» **Problem description**
Quote verbatim everything from the line containing "own_mesh(piece)" down to the line containing "return np.where(knurled, np.maximum(depth, patina), 0.8", with both of those lines included and no others.

» **Source excerpt**
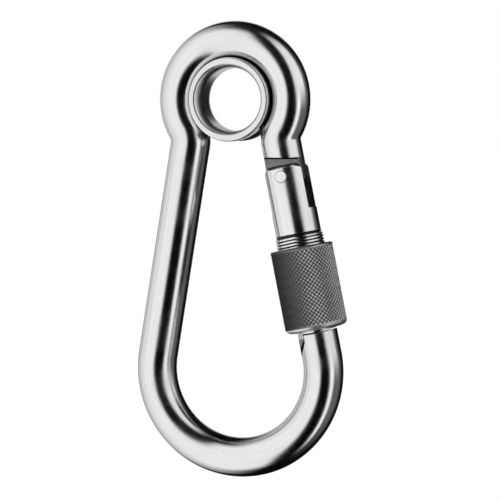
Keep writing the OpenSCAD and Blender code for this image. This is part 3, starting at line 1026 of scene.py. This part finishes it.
class SNAPHOOK_OT_thimble(BuildStep, bpy.types.Operator):
    """Builds the flared lining of the eye"""
    bl_idname = "snaphook.thimble"
    bl_label = "Eye lining"

    def build(self, hook, finishes):
        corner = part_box("eye_thimble")[1]
        inner = MOUNTS["eye_bore"]["dims"]["r_mm"] * MM
        outline = thimble_profile(hook.bar, hook.thimble, inner, corner.x, corner.y)
        a = angles(192)
        radius, depth = outline[:, :1], outline[:, 1:]
        grid = np.stack([radius * np.cos(a), depth + 0 * a, radius * np.sin(a)], -1)
        rolled = steel("rolled_lining_steel", finishes.thimble, finishes.polish + 0.12,
                       across=1.2, along=1.2)
        piece = closed_ring("eye_lining", grid, rolled)
        spots = places(piece.data)
        reach = np.hypot(spots[:, 0], spots[:, 2])
        ring = np.arctan2(spots[:, 2], spots[:, 0])
        wrapped = np.stack([3 * np.cos(ring), 3 * np.sin(ring), reach / MM * 6], -1)
        store(piece.data, "place", wrapped)
        store(piece.data, "recess", np.clip((corner.x - reach) / (0.6 * MM), 0, 1)
              * (abs(spots[:, 1]) < 0.8 * corner.y) * (reach > inner + MM))
        shade(piece, 40)
        finish_piece(piece, "eye_thimble")


class SNAPHOOK_OT_gate(BuildStep, bpy.types.Operator):
    """Builds the swinging gate with its fork, thread, bore and lip"""
    bl_idname = "snaphook.gate"
    bl_label = "Gate"

    def build(self, hook, finishes):
        gate = hook.gate
        milled = milled_steel()
        polished = steel("polished_gate_steel", finishes.gate, finishes.polish, stained=0.98)
        piece = closed_rod("gate", in_frame(gate_grid(gate, hook.bar)), polished)
        carve(piece, lip_tool(gate, hook.bar), "UNION", polished)
        for tool in (*gate_tools(gate), pin_tool(gate.rivet_d, 6 * MM)):
            carve(piece, tool, "DIFFERENCE", milled)
        radius, crest = gate.barrel_d / 2, gate.thread_d / 2

        def recess(local):
            reach, top = radial(local), local[:, 2] > 0
            threaded = (local[:, 2] < gate.relief_h - gate.thread_top) & (reach > radius - 0.1 * MM)
            inner = np.clip((radius - reach) / (0.6 * gate.chamfer), 0, 1)
            return np.where(top, inner, threaded * np.clip((crest - reach) / gate.thread_depth, 0, 1))

        grain_along(piece.data, recess)
        shade(piece, turned_radius=(-10 * MM, gate.barrel_up, (radius,)))
        finish_piece(piece, "gate_barrel")


class SNAPHOOK_OT_rivet(BuildStep, bpy.types.Operator):
    """Builds the hinge rivet with its dressed, slightly crowned ends"""
    bl_idname = "snaphook.rivet"
    bl_label = "Hinge rivet"

    def build(self, hook, finishes):
        dressed = steel("dressed_rivet_steel", finishes.rivet, finishes.polish + 0.1, across=3, along=3)
        piece = closed_rod("rivet", in_frame(rivet_grid(hook.gate)), dressed)
        reach = hook.gate.rivet_d / 2

        def rim(local):
            out = np.hypot(local[:, 0], local[:, 2])
            low = abs(local[:, 1]) < hook.gate.barrel_d / 2 - 0.05 * MM
            return np.where(low, 1.0, np.clip((out - 0.84 * reach) / (0.1 * reach), 0, 0.9))

        grain_along(piece.data, rim)
        shade(piece)
        finish_piece(piece, "hinge_rivet")


class SNAPHOOK_OT_plunger(BuildStep, bpy.types.Operator):
    """Builds the plunger that presses on the tenon's tail"""
    bl_idname = "snaphook.plunger"
    bl_label = "Plunger"

    def build(self, hook, finishes):
        oiled = steel("oiled_plunger_steel", finishes.plunger, finishes.polish + 0.12)
        piece = closed_rod("plunger", in_frame(plunger_grid(hook.spring)), oiled)
        grain_along(piece.data)
        shade(piece)
        finish_piece(piece, "spring_plunger")


class SNAPHOOK_OT_spring(BuildStep, bpy.types.Operator):
    """Builds the coiled gate spring with closed ends, which shortens as the gate opens"""
    bl_idname = "snaphook.spring"
    bl_label = "Gate spring"

    def build(self, hook, finishes):
        drawn = steel("spring_wire_steel", finishes.wire, finishes.polish + 0.08)
        piece = closed_rod("coil_spring", in_frame(spring_grid(hook.spring, hook.gate)), drawn)
        grain_along(piece.data)
        shade(piece)
        finish_piece(piece, "gate_spring")
        tall = np.ptp(in_gate(places(piece.data))[:, 2]) + hook.spring.gap
        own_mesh(piece)


class SNAPHOOK_OT_sleeve(BuildStep, bpy.types.Operator):
    """Builds the knurled locking sleeve"""
    bl_idname = "snaphook.sleeve"
    bl_label = "Locking sleeve"

    def build(self, hook, finishes):
        sleeve = hook.sleeve
        blackened = steel("knurled_sleeve_steel", finishes.sleeve, finishes.polish + 0.3,
                          wear=0.7, stained=0.95)
        faced = steel("faced_sleeve_steel", finishes.faced, finishes.polish + 0.2)
        piece = closed_ring("knurled_sleeve", in_frame(sleeve_grid(sleeve)), blackened)
        outer = sleeve.sleeve_d / 2
        low = sleeve.cone_h + sleeve.band_h - sleeve.sleeve_down
        high = sleeve.sleeve_len - sleeve.sleeve_down
        dark_side, mean, swing = math.radians(200), 0.56, 0.38

        def groove(local):
            reach = radial(local)
            knurled = (local[:, 2] > low - 0.01 * MM) & (local[:, 2] < high - sleeve.edge)
            depth = np.clip((outer - reach) / sleeve.knurl_depth, 0, 1)
            side = local[:, :2] @ [math.cos(dark_side), math.sin(dark_side)] / reach
            patina = mean + swing * side
            return np.where(knurled, np.maximum(depth, patina), 0.8 * (local[:, 2] > low))

        grain_along(piece.data, groove)
        shade(piece, 50)
        worn = 0.3 * sleeve.knurl_depth
        tips = np.clip((radial(in_gate(places(piece.data))) - outer + worn) / worn, 0, 1)
        piece.data.attributes["edge"].data.foreach_set("value", (0.6 * tips).astype(np.float32))
        piece.data.materials.append(faced)
        mill_faces(piece.data, faced, lambda place, normal: (place[:, 2] < low - 0.03 * MM)
                   & (radial(place) > sleeve.mouth_d / 2 + 0.1 * MM))
        finish_piece(piece, "lock_sleeve")


def floor_material(colour):
    """Plain pale floor with a faint mottle."""
    material = bpy.data.materials.new("pale_floor")
    material.use_nodes = True
    tree = material.node_tree
    surface = tree.nodes["Principled BSDF"]
    spot = tree.nodes.new("ShaderNodeTexCoord").outputs["Object"]
    mottle = remap(tree, noise(tree, spot, 12, 3), 0.3, 0.7, 0, 0.4)
    shaded = tuple(c * 0.98 for c in colour)
    tree.links.new(blend_colour(tree, mottle, tuple(colour), shaded), surface.inputs["Base Color"])
    surface.inputs["Roughness"].default_value = 0.8
    surface.inputs["Emission Color"].default_value = (1, 1, 1, 1)
    surface.inputs["Emission Strength"].default_value = 0.75
    return material


# Soft light panels round the hook: centre and half width of their azimuth, centre and half
# height of their elevation, in degrees, the softness of their edges and their level.
PANELS = {
    "left_wall": (-32, 30, -3, 67, 14, 1.15),
    "left_side": (-78, 16, -3, 65, 14, 0.98),
    "left_far": (-111, 17, -3, 62, 22, 0.72),
    "right_strip": (67, 11, -29, 31, 12, 1.15),
    "right_upper": (80, 32, 35, 33, 16, 1.0),
    "right_grey": (100, 32, -10, 46, 24, 0.14),
    "back_wall": (-158, 24, 0, 26, 10, 0.85),
}


def light_world(world):
    """A dark studio with soft panels, which the camera itself sees as plain white."""
    world.use_nodes = True
    tree = world.node_tree
    tree.nodes.clear()
    ray = tree.nodes.new("ShaderNodeSeparateXYZ")
    tree.links.new(tree.nodes.new("ShaderNodeTexCoord").outputs["Generated"], ray.inputs[0])
    x, y, z = ray.outputs
    azimuth = maths(tree, "ARCTAN2", x, maths(tree, "MULTIPLY", y, -1.0))
    elevation = maths(tree, "ARCSINE", z)
    light = 0.002
    for centre, half_width, height, half_height, soft, level in PANELS.values():
        panel = place_group(tree, soft_panel_group, Azimuth=azimuth, Elevation=elevation,
                            Centre=math.radians(centre), Half_width=math.radians(half_width),
                            Height=math.radians(height), Half_height=math.radians(half_height),
                            Soft=math.radians(soft), Level=level)
        light = maths(tree, "ADD", panel["Light"], light)
    studio = tree.nodes.new("ShaderNodeBackground")
    tree.links.new(light, studio.inputs["Strength"])
    plain = tree.nodes.new("ShaderNodeBackground")
    plain.inputs["Strength"].default_value = 1.0
    plain.inputs["Color"].default_value = (1, 1, 1, 1)
    seen = tree.nodes.new("ShaderNodeMixShader")
    tree.links.new(tree.nodes.new("ShaderNodeLightPath").outputs["Is Camera Ray"], seen.inputs[0])
    tree.links.new(studio.outputs[0], seen.inputs[1])
    tree.links.new(plain.outputs[0], seen.inputs[2])
    tree.links.new(seen.outputs[0], tree.nodes.new("ShaderNodeOutputWorld").inputs[0])


def place_camera(studio):
    """A long lens that looks at the hook from the given azimuth and elevation."""
    data = bpy.data.cameras.new("camera")
    data.lens = studio.lens
    camera = bpy.data.objects.new("camera", data)
    bpy.context.scene.collection.objects.link(camera)
    a, e = studio.azimuth, studio.elevation
    back = Vector((math.sin(a) * math.cos(e), -math.cos(a) * math.cos(e), math.sin(e)))
    camera.location = Vector((studio.aim_x, 0, studio.aim_z)) + back * studio.distance
    camera.rotation_mode = "QUATERNION"
    roll = Quaternion((0, 0, 1), studio.roll)
    camera.rotation_quaternion = (-back).to_track_quat("-Z", "Y") @ roll
    bpy.context.scene.camera = camera


class SNAPHOOK_OT_studio(BuildStep, bpy.types.Operator):
    """Sets up the floor, the light and the camera"""
    bl_idname = "snaphook.studio"
    bl_label = "Studio"

    def build(self, hook, finishes):
        studio = hook.studio
        drop = CAD_BOX[0].z - studio.floor_drop
        square = box_outline((-FLOOR_HALF, -FLOOR_HALF), (FLOOR_HALF, FLOOR_HALF))
        mesh = bpy.data.meshes.new("floor")
        mesh.from_pydata(np.insert(square, 2, drop, axis=1).tolist(), [], [(0, 1, 2, 3)])
        floor = add_piece("floor", mesh)
        floor.visible_glossy = False
        mesh.materials.append(floor_material(studio.floor))
        scene = bpy.context.scene
        scene.world = scene.world or bpy.data.worlds.new("studio")
        light_world(scene.world)
        scene.view_settings.view_transform = "Standard"
        place_camera(studio)


class SNAPHOOK_PT_panel(bpy.types.Panel):
    """Lists the sizes, the colours and the steps that build the hook"""
    bl_label = "Snap Hook"
    bl_idname = "SNAPHOOK_PT_panel"
    bl_space_type = "VIEW_3D"
    bl_region_type = "UI"
    bl_category = "Snap Hook"

    def draw(self, context):
        hook = settings()
        for name in ("bar", "thimble", "gate", "spring", "sleeve", "finishes", "studio"):
            section = self.layout.box()
            section.label(text=name.title())
            group = getattr(hook, name)
            for key in group.__annotations__:
                section.prop(group, key)
        for step in STEPS:
            self.layout.operator(step.bl_idname)


GROUPS = (BarSizes, ThimbleSizes, GateSizes, SpringSizes, SleeveSizes, Finishes, Studio, SnapHook)
STEPS = (SNAPHOOK_OT_bar, SNAPHOOK_OT_thimble, SNAPHOOK_OT_gate, SNAPHOOK_OT_rivet,
         SNAPHOOK_OT_plunger, SNAPHOOK_OT_spring, SNAPHOOK_OT_sleeve, SNAPHOOK_OT_studio)


def register():
    for cls in (*GROUPS, *STEPS, SNAPHOOK_PT_panel):
        bpy.utils.register_class(cls)
    bpy.types.Scene.snap_hook = PointerProperty(type=SnapHook)


def unregister():
    del bpy.types.Scene.snap_hook
    for cls in reversed((*GROUPS, *STEPS, SNAPHOOK_PT_panel)):
        bpy.utils.unregister_class(cls)


def main():
    """Builds every piece and the studio."""
    register()
    for step in STEPS:
        getattr(bpy.ops.snaphook, step.bl_idname.split(".")[1])()


if __name__ == "__main__":
    main()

» **Correct response**
        own_mesh(piece)


class SNAPHOOK_OT_sleeve(BuildStep, bpy.types.Operator):
    """Builds the knurled locking sleeve"""
    bl_idname = "snaphook.sleeve"
    bl_label = "Locking sleeve"

    def build(self, hook, finishes):
        sleeve = hook.sleeve
        blackened = steel("knurled_sleeve_steel", finishes.sleeve, finishes.polish + 0.3,
                          wear=0.7, stained=0.95)
        faced = steel("faced_sleeve_steel", finishes.faced, finishes.polish + 0.2)
        piece = closed_ring("knurled_sleeve", in_frame(sleeve_grid(sleeve)), blackened)
        outer = sleeve.sleeve_d / 2
        low = sleeve.cone_h + sleeve.band_h - sleeve.sleeve_down
        high = sleeve.sleeve_len - sleeve.sleeve_down
        dark_side, mean, swing = math.radians(200), 0.56, 0.38

        def groove(local):
            reach = radial(local)
            knurled = (local[:, 2] > low - 0.01 * MM) & (local[:, 2] < high - sleeve.edge)
            depth = np.clip((outer - reach) / sleeve.knurl_depth, 0, 1)
            side = local[:, :2] @ [math.cos(dark_side), math.sin(dark_side)] / reach
            patina = mean + swing * side
            return np.where(knurled, np.maximum(depth, patina), 0.8 * (local[:, 2] > low))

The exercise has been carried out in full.